►

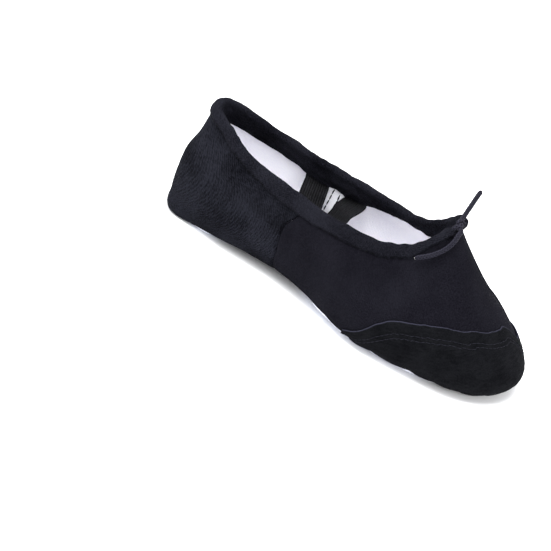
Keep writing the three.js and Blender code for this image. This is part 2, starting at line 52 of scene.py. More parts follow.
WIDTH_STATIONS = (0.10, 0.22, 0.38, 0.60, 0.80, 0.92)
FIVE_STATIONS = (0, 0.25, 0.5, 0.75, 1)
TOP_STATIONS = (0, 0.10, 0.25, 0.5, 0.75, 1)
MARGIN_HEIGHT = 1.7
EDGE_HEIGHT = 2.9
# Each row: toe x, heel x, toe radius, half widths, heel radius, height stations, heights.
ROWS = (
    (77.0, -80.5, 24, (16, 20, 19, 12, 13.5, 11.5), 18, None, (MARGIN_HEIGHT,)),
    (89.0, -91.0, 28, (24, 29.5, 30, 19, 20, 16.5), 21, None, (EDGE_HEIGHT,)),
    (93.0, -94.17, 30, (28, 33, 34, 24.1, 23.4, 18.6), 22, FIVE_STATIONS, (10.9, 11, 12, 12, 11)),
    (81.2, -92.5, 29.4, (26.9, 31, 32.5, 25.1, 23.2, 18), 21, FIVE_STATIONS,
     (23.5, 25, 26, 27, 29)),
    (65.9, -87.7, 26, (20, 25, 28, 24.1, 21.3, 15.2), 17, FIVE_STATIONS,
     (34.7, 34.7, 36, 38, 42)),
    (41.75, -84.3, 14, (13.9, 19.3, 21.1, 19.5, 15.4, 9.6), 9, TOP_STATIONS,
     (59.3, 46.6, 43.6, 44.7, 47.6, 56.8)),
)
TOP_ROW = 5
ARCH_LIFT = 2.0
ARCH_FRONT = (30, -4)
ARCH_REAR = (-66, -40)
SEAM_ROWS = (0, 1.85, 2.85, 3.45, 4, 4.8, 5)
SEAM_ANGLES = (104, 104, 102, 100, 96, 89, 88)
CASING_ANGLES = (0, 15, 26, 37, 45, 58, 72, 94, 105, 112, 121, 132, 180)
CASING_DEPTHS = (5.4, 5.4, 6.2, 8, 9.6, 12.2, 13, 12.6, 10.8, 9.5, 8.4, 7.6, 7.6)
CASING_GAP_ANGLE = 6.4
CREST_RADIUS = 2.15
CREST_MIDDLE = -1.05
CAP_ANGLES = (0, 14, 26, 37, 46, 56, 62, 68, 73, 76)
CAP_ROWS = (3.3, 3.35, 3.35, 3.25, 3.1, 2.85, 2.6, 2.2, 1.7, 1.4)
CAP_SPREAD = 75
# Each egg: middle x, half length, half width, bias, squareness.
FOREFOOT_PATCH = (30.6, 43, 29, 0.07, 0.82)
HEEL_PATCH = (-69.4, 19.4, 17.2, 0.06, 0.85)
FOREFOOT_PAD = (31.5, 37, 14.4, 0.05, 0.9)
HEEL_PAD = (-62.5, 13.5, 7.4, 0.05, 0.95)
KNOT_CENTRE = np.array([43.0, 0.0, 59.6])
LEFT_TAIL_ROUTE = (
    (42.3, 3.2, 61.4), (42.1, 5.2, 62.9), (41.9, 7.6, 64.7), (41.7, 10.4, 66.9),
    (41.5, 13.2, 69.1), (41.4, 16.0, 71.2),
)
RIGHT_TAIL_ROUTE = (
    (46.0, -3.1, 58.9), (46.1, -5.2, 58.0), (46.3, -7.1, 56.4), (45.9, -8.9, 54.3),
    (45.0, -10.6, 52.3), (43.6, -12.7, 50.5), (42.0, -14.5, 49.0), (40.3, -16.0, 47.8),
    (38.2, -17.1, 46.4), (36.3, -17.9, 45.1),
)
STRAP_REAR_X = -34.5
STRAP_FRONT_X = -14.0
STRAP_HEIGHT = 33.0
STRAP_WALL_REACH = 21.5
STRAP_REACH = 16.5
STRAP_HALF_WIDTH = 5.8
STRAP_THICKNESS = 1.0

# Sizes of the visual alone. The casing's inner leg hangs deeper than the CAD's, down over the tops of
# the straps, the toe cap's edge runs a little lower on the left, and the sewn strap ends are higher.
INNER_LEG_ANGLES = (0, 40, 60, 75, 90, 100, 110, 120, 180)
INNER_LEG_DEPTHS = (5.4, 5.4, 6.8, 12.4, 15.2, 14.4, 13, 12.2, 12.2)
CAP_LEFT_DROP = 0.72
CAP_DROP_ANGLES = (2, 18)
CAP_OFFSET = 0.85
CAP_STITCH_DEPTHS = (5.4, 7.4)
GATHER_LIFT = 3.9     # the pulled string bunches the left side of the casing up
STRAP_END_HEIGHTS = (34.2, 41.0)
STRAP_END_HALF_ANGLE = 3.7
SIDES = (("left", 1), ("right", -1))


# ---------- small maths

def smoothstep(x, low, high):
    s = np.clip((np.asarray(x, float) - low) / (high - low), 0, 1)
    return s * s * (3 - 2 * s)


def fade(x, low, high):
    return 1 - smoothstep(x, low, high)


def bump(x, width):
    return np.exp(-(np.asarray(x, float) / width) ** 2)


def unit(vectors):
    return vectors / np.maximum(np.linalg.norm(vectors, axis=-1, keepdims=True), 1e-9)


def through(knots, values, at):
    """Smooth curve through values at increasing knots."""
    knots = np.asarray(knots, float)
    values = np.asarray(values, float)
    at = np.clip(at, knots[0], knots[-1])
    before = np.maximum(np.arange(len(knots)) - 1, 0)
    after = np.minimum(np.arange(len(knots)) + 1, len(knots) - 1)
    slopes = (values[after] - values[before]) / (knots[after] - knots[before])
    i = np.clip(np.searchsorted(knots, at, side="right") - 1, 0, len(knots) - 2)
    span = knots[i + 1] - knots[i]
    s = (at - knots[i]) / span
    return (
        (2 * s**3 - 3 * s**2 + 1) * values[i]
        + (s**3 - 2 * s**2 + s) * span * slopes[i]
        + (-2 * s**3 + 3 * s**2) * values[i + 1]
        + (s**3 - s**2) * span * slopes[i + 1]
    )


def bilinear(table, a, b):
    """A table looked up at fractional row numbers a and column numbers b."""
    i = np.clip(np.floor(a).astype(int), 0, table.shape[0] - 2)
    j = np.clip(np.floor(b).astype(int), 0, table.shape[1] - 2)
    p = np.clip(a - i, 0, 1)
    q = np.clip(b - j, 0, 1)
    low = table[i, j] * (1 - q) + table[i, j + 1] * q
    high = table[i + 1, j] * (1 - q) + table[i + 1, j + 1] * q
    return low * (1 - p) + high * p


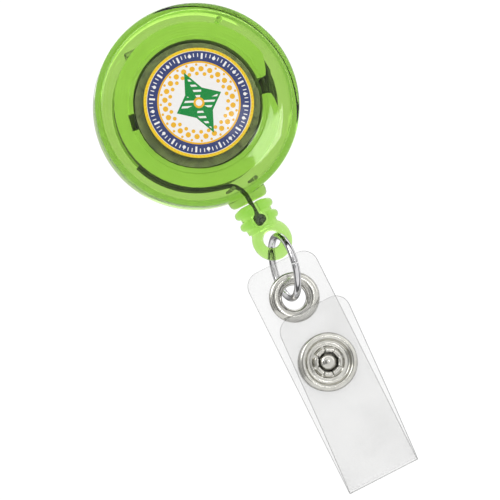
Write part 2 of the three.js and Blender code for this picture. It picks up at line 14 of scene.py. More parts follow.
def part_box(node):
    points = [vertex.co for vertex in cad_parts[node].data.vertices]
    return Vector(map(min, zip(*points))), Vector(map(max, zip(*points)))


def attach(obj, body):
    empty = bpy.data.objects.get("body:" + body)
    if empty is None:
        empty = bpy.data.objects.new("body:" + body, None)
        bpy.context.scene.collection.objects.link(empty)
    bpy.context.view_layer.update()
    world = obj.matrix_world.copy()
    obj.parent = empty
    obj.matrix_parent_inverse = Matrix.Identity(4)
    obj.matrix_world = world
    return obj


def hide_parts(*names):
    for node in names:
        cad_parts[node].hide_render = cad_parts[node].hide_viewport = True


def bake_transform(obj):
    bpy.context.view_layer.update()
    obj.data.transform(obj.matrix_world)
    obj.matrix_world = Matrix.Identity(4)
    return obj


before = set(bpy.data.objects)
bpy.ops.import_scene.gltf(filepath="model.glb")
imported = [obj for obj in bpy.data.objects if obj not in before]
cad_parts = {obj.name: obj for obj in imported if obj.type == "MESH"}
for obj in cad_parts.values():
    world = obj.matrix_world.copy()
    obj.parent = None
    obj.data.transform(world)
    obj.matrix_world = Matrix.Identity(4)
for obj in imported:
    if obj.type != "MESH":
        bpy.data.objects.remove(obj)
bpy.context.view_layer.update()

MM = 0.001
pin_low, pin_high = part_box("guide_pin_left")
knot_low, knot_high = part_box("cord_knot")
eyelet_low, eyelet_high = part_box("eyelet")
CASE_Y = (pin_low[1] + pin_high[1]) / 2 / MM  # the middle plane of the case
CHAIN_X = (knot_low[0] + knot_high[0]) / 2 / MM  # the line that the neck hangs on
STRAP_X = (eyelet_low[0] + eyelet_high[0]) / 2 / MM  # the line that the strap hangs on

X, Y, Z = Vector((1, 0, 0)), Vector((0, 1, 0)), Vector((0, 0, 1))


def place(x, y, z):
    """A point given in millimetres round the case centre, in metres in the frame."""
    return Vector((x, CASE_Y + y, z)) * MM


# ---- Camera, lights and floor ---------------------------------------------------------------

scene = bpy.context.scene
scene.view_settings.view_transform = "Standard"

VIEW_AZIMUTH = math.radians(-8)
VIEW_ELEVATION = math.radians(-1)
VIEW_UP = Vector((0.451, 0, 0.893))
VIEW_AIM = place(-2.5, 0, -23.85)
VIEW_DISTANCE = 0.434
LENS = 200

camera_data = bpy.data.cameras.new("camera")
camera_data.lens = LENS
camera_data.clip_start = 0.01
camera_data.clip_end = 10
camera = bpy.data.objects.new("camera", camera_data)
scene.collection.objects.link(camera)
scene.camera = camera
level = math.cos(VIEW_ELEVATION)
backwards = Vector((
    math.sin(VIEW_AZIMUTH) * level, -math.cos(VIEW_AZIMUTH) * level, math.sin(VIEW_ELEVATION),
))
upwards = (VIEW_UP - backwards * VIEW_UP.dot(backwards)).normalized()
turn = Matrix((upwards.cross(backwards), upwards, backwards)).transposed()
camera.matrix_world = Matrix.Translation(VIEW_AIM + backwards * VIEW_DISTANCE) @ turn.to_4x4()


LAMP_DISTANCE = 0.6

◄

--- TASK STATEMENT ---
Exactly the lines from the line that has "cad_parts[node].hide_render = cad_parts[node].hide_viewport" through the line that has "return Vector((x, CASE_Y + y, z)) * MM" are to be repeated, both included, with nothing added.

--- EXERCISE RESULT ---
        cad_parts[node].hide_render = cad_parts[node].hide_viewport = True


def bake_transform(obj):
    bpy.context.view_layer.update()
    obj.data.transform(obj.matrix_world)
    obj.matrix_world = Matrix.Identity(4)
    return obj


before = set(bpy.data.objects)
bpy.ops.import_scene.gltf(filepath="model.glb")
imported = [obj for obj in bpy.data.objects if obj not in before]
cad_parts = {obj.name: obj for obj in imported if obj.type == "MESH"}
for obj in cad_parts.values():
    world = obj.matrix_world.copy()
    obj.parent = None
    obj.data.transform(world)
    obj.matrix_world = Matrix.Identity(4)
for obj in imported:
    if obj.type != "MESH":
        bpy.data.objects.remove(obj)
bpy.context.view_layer.update()

MM = 0.001
pin_low, pin_high = part_box("guide_pin_left")
knot_low, knot_high = part_box("cord_knot")
eyelet_low, eyelet_high = part_box("eyelet")
CASE_Y = (pin_low[1] + pin_high[1]) / 2 / MM  # the middle plane of the case
CHAIN_X = (knot_low[0] + knot_high[0]) / 2 / MM  # the line that the neck hangs on
STRAP_X = (eyelet_low[0] + eyelet_high[0]) / 2 / MM  # the line that the strap hangs on

X, Y, Z = Vector((1, 0, 0)), Vector((0, 1, 0)), Vector((0, 0, 1))


def place(x, y, z):
    """A point given in millimetres round the case centre, in metres in the frame."""
    return Vector((x, CASE_Y + y, z)) * MM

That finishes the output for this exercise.